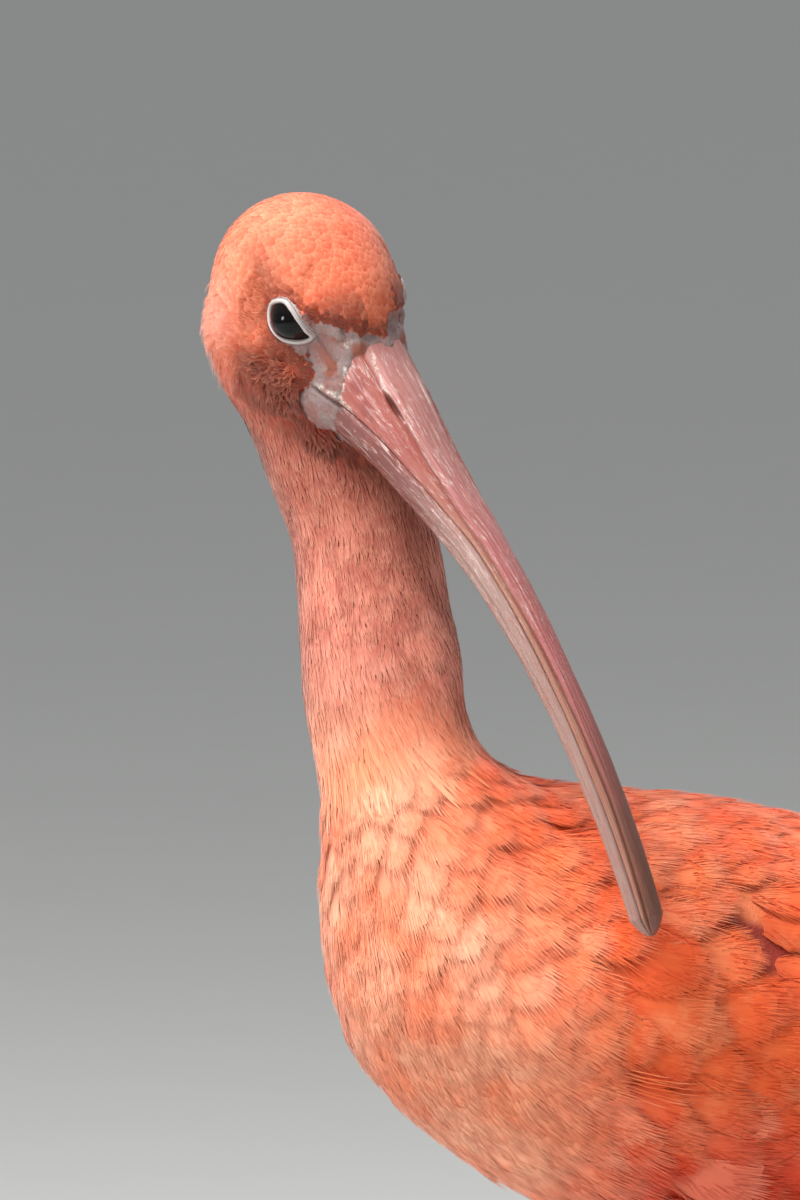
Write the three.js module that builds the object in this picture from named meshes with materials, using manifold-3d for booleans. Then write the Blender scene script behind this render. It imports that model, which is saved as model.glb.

---

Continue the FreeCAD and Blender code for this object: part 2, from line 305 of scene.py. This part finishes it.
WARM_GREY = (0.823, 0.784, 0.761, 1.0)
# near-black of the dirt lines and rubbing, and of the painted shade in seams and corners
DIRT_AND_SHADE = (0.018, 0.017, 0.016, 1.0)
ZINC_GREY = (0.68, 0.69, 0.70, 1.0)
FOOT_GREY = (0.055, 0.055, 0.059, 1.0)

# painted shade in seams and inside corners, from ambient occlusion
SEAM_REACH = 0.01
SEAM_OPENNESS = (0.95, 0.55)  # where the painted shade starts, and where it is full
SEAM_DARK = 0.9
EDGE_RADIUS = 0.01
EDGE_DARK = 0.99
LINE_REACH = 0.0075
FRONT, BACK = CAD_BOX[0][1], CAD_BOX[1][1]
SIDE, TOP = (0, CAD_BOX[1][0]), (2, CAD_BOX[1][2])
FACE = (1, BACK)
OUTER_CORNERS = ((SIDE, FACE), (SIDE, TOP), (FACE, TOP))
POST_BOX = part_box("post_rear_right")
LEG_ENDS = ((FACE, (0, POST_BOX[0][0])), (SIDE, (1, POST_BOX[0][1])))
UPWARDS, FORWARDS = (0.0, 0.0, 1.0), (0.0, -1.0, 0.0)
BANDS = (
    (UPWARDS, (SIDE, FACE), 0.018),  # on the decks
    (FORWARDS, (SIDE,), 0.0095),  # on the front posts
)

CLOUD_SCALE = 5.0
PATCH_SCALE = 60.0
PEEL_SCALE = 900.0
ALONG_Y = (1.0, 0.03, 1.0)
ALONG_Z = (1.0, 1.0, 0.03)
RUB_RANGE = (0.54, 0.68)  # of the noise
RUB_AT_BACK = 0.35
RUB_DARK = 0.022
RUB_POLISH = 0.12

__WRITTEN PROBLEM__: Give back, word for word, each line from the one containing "Continue the FreeCAD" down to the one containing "FOOT_GREY = (0.055, 0.055, 0.059, 1.0)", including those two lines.

__RESULT OF THIS EXERCISE__:
Continue the FreeCAD and Blender code for this object: part 2, from line 305 of scene.py. This part finishes it.
WARM_GREY = (0.823, 0.784, 0.761, 1.0)
# near-black of the dirt lines and rubbing, and of the painted shade in seams and corners
DIRT_AND_SHADE = (0.018, 0.017, 0.016, 1.0)
ZINC_GREY = (0.68, 0.69, 0.70, 1.0)
FOOT_GREY = (0.055, 0.055, 0.059, 1.0)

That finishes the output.